GIVEN MATERIAL:
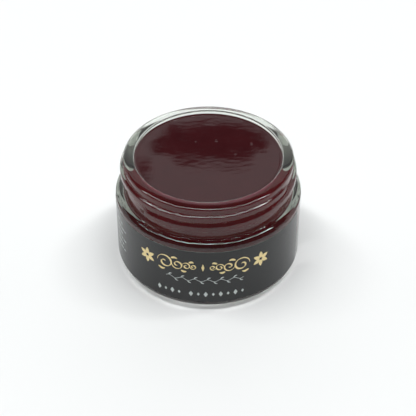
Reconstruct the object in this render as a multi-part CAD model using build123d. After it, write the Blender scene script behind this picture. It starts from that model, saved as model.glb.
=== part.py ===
"""Low, wide cream jar in clear moulded glass: jar body, its filling and its wrap-around label."""
import os
from math import cos, pi, radians, sin, tan

from build123d import *

# ---- driving dimensions (mm, degrees) -------------------------------------
body_diameter = 62.0        # over the label, the widest part of the jar
total_height = 40.7         # bearing ring to sealing land
label_thickness = 0.1       # printed film with its adhesive
label_bottom = 3.7          # lower edge of the label above the floor
label_height = 21.5
label_start_angle = -19.0   # one end of the label, polar angle about +Z
label_span = 340.0          # the film goes nearly all the way round

heel_radius = 4.0           # round between the base and the wall
foot_inner_radius = 24.5    # inner edge of the flat bearing ring
push_up = 0.6               # how far the base is domed upward at its centre

ledge_height = 28.05        # narrow flat beside the neck
ledge_flat_diameter = 58.96 # where the flat would meet the slope, before rounding
ledge_slope = 35.0          # from there the ledge falls away to the wall
ledge_crown_round = 2.0     # between the flat and the slope
shoulder_round = 1.1        # between the slope and the wall
neck_diameter = 56.0        # plain neck under the thread, and the rim
neck_root_fillet = 0.7
rim_shoulder = 1.3          # the rim falls away outward by this much
rim_land = 0.2              # narrow sealing land at its top
rim_inner_round = 0.8

mouth_diameter = 48.7       # straight bore, mouth to cavity floor
cavity_floor = 8.0          # thickness of the solid glass base
cavity_corner = 5.0

thread_pitch = 3.6          # single start, right hand
thread_crest_diameter = 58.1
thread_mid_height = 36.5    # ridge centre at the front of the jar
thread_top_angle = -24.0    # polar angle where the ridge ends near the rim
thread_turn = 478.0         # how far the ridge runs, downward from there
thread_face_half = 0.75     # half the height of the ridge's outer face
thread_flank_top = 0.45     # height of the upper flank where the ridge starts
thread_flank_end = 1.35     # and where it ends, one turn and a bit lower
thread_flank_low = 0.65     # height of the lower flank
thread_hold = 0.35          # part of a pitch by which the ridge stays up behind
thread_run_out = 16.0       # the ridge fades over this much at each end
thread_step = 8.0           # spacing of the loft sections

fill_height = 39.45         # level of the cream, just under the rim
meniscus = 0.25             # the cream creeps up the bore by this much
meniscus_width = 1.0

# ---- sizes that follow ----------------------------------------------------
body_radius = body_diameter / 2
wall_radius = body_radius - label_thickness
neck_radius = neck_diameter / 2
mouth_radius = mouth_diameter / 2
crest_radius = thread_crest_diameter / 2
flat_radius = ledge_flat_diameter / 2
land_radius = mouth_radius + rim_inner_round + rim_land
rim_low = total_height - rim_shoulder
shoulder_height = ledge_height - (wall_radius - flat_radius) * tan(radians(ledge_slope))


def corner_fillet(face, r, z, radius):
    """Round the corner of a flat profile that lies nearest to (r, z)."""
    corner = face.vertices().sort_by_distance((r, 0, z))[0]
    return fillet(corner, radius)


def rim_dome():
    """Quarter ellipse from the neck up to the land."""
    points = []
    for i in range(9):
        turn = radians(90 * i / 8)
        outward = (neck_radius - land_radius) * cos(turn)
        points.append((land_radius + outward, 0, rim_low + rim_shoulder * sin(turn)))
    return Spline(*points, tangents=[(0, 0, 1), (-1, 0, 0)])


def jar_profile():
    """Half section of the jar in the XZ plane."""
    dome_mid = push_up * 0.76
    edges = [
        ThreePointArc(
            (0, 0, push_up),
            (foot_inner_radius * 0.5, 0, dome_mid),
            (foot_inner_radius, 0, 0),
        ),
        Line((foot_inner_radius, 0, 0), (wall_radius, 0, 0)),
        Line((wall_radius, 0, 0), (wall_radius, 0, shoulder_height)),
        Line((wall_radius, 0, shoulder_height), (flat_radius, 0, ledge_height)),
        Line((flat_radius, 0, ledge_height), (neck_radius, 0, ledge_height)),
        Line((neck_radius, 0, ledge_height), (neck_radius, 0, rim_low)),
        rim_dome(),
        Line((land_radius, 0, total_height), (mouth_radius, 0, total_height)),
        Line((mouth_radius, 0, total_height), (mouth_radius, 0, cavity_floor)),
        Line((mouth_radius, 0, cavity_floor), (0, 0, cavity_floor)),
        Line((0, 0, cavity_floor), (0, 0, push_up)),
    ]
    face = make_face(edges)
    face = corner_fillet(face, wall_radius, 0, heel_radius)
    face = corner_fillet(face, wall_radius, shoulder_height, shoulder_round)
    face = corner_fillet(face, flat_radius, ledge_height, ledge_crown_round)
    face = corner_fillet(face, neck_radius, ledge_height, neck_root_fillet)
    face = corner_fillet(face, mouth_radius, total_height, rim_inner_round)
    face = corner_fillet(face, mouth_radius, cavity_floor, cavity_corner)
    return face


def ridge_level(turned):
    """Height of the ridge, 0 to 1, after so many degrees from its top end."""
    into = min(turned, thread_turn - turned) / thread_run_out
    into = max(0.0, min(1.0, into))
    return into * into * (3 - 2 * into)


def ridge_height(turned):
    """Height of the ridge's middle: high behind, caught up again at the front."""
    turns = (turned - thread_top_angle - 90.0) / 360.0
    level = thread_hold * sin(pi * max(0.0, min(1.0, turns))) ** 2
    return thread_mid_height - thread_pitch * (turns - level)


def ridge_section(turned):
    """Closed section of the thread ridge, cut by a plane through the axis."""
    angle = radians(thread_top_angle - turned)
    height = ridge_height(turned)
    level = ridge_level(turned)
    sunk = neck_radius - 0.05
    crest = sunk - 0.15 + (crest_radius - sunk + 0.15) * level
    deep = neck_radius - 1.2
    half = thread_face_half * max(level, 0.2)
    flank_up = thread_flank_top + (thread_flank_end - thread_flank_top) * turned / thread_turn

    def place(r, z):
        return (r * cos(angle), r * sin(angle), z)

    corners = [
        place(min(sunk, crest), height - half - thread_flank_low),
        place(crest, height - half),
        place(crest, height + half),
        place(min(sunk, crest), height + half + flank_up),
        place(deep, height + half + flank_up),
        place(deep, height - half - thread_flank_low),
    ]
    return Wire(Polyline(*corners, close=True).edges())


def thread_ridge():
    """The ridge as one solid, lofted through sections along the helix."""
    count = int(round(thread_turn / thread_step))
    sections = [ridge_section(thread_turn * i / count) for i in range(count + 1)]
    return Solid.make_loft(sections)


def glass_jar():
    """Jar body with its thread."""
    body = revolve(jar_profile(), Axis.Z)
    return body + thread_ridge()


def polish_cream():
    """The filling: the cavity shape up to the fill level."""
    edges = [
        Line((0, 0, cavity_floor), (mouth_radius, 0, cavity_floor)),
        Line((mouth_radius, 0, cavity_floor), (mouth_radius, 0, fill_height + meniscus)),
        Line((mouth_radius, 0, fill_height + meniscus), (mouth_radius - meniscus_width, 0, fill_height)),
        Line((mouth_radius - meniscus_width, 0, fill_height), (0, 0, fill_height)),
        Line((0, 0, fill_height), (0, 0, cavity_floor)),
    ]
    face = make_face(edges)
    face = corner_fillet(face, mouth_radius, cavity_floor, cavity_corner)
    return revolve(face, Axis.Z)


def wrap_label():
    """Film wrapped round the wall, leaving a bare strip between its ends."""
    strip = make_face(
        Polyline(
            (wall_radius, 0, label_bottom),
            (body_radius, 0, label_bottom),
            (body_radius, 0, label_bottom + label_height),
            (wall_radius, 0, label_bottom + label_height),
            close=True,
        )
    )
    strip = Rot(0, 0, label_start_angle - label_span) * strip
    return revolve(strip, Axis.Z, revolution_arc=label_span)


os.makedirs("parts", exist_ok=True)
pieces = {
    "glass_jar": glass_jar(),
    "polish_cream": polish_cream(),
    "wrap_label": wrap_label(),
}
for name, shape in pieces.items():
    shape.label = name
    export_step(shape, f"parts/{name}.step")
    box = shape.bounding_box()
    print(name, "solids", len(shape.solids()), "valid", shape.is_valid)
    print("   volume mm3", round(shape.volume, 1), "from", box.min, "to", box.max)
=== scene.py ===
"""Open glass jar of shoe cream with a wrap-round label, standing in soft studio light."""
import logging
import math
from dataclasses import dataclass, field
from enum import Enum
from typing import Any, Sequence

import bmesh
import bpy
from bpy.types import Material, Node, NodeSocket, NodeTree, Object
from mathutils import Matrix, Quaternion, Vector, noise


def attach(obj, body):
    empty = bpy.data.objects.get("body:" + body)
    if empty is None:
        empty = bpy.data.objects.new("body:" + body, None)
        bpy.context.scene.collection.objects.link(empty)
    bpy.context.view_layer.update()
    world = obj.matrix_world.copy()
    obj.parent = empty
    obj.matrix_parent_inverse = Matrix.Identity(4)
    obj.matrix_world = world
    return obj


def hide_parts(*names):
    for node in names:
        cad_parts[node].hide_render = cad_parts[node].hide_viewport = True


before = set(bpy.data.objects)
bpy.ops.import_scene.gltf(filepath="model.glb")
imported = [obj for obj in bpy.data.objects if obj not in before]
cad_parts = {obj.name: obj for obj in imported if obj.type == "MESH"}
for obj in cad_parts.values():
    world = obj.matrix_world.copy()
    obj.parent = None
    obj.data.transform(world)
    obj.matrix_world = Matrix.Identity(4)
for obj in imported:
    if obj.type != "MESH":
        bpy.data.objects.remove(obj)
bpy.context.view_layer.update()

MM = 0.001
LOG = logging.getLogger("cream_jar")

Point2 = tuple[float, float]
Face = tuple[int, ...]
Ring = list[Vector]


# ---- helpers
def linear(hex_colour: str) -> tuple[float, float, float, float]:
    """Turn an sRGB hex colour into linear light.

    Args:
        hex_colour: a colour such as "#2C1113".

    Returns:
        Red, green, blue and an alpha of 1.
    """
    channels = []
    for start in (1, 3, 5):
        value = int(hex_colour[start:start + 2], 16) / 255
        channels.append(value / 12.92 if value <= 0.04045 else ((value + 0.055) / 1.055) ** 2.4)
    return (channels[0], channels[1], channels[2], 1.0)


def add_node(
    tree: NodeTree,
    kind: str,
    values: dict[Any, Any] | None = None,
    links: dict[Any, Node | NodeSocket] | None = None,
    **settings: Any,
) -> Node:
    """Add one shader node.

    Args:
        tree: the node tree it goes into.
        kind: the node's Blender type name.
        values: input name or number to its fixed value.
        links: input name or number to what feeds it, a socket or a node's first output.
        **settings: the node's own options.

    Returns:
        The new node.
    """
    node = tree.nodes.new(kind)
    for name, value in settings.items():
        setattr(node, name, value)
    for key, value in (values or {}).items():
        node.inputs[key].default_value = value
    for key, source in (links or {}).items():
        socket = source.outputs[0] if isinstance(source, Node) else source
        tree.links.new(socket, node.inputs[key])
    return node


def new_material(name: str) -> tuple[Material, NodeTree]:
    """Start a material with an empty node tree.

    Args:
        name: the finish it is named for.

    Returns:
        The material and its tree.
    """
    material = bpy.data.materials.new(name)
    material.use_nodes = True
    material.node_tree.nodes.clear()
    return material, material.node_tree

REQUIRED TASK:
In the listing above, locate the line containing "for name, shape" and the line containing "Ring = list[Vector]". Extract those two lines and every line between them, exactly as written, and only those.

ANSWER IN FULL:
for name, shape in pieces.items():
    shape.label = name
    export_step(shape, f"parts/{name}.step")
    box = shape.bounding_box()
    print(name, "solids", len(shape.solids()), "valid", shape.is_valid)
    print("   volume mm3", round(shape.volume, 1), "from", box.min, "to", box.max)
=== scene.py ===
"""Open glass jar of shoe cream with a wrap-round label, standing in soft studio light."""
import logging
import math
from dataclasses import dataclass, field
from enum import Enum
from typing import Any, Sequence

import bmesh
import bpy
from bpy.types import Material, Node, NodeSocket, NodeTree, Object
from mathutils import Matrix, Quaternion, Vector, noise


def attach(obj, body):
    empty = bpy.data.objects.get("body:" + body)
    if empty is None:
        empty = bpy.data.objects.new("body:" + body, None)
        bpy.context.scene.collection.objects.link(empty)
    bpy.context.view_layer.update()
    world = obj.matrix_world.copy()
    obj.parent = empty
    obj.matrix_parent_inverse = Matrix.Identity(4)
    obj.matrix_world = world
    return obj


def hide_parts(*names):
    for node in names:
        cad_parts[node].hide_render = cad_parts[node].hide_viewport = True


before = set(bpy.data.objects)
bpy.ops.import_scene.gltf(filepath="model.glb")
imported = [obj for obj in bpy.data.objects if obj not in before]
cad_parts = {obj.name: obj for obj in imported if obj.type == "MESH"}
for obj in cad_parts.values():
    world = obj.matrix_world.copy()
    obj.parent = None
    obj.data.transform(world)
    obj.matrix_world = Matrix.Identity(4)
for obj in imported:
    if obj.type != "MESH":
        bpy.data.objects.remove(obj)
bpy.context.view_layer.update()

MM = 0.001
LOG = logging.getLogger("cream_jar")

Point2 = tuple[float, float]
Face = tuple[int, ...]
Ring = list[Vector]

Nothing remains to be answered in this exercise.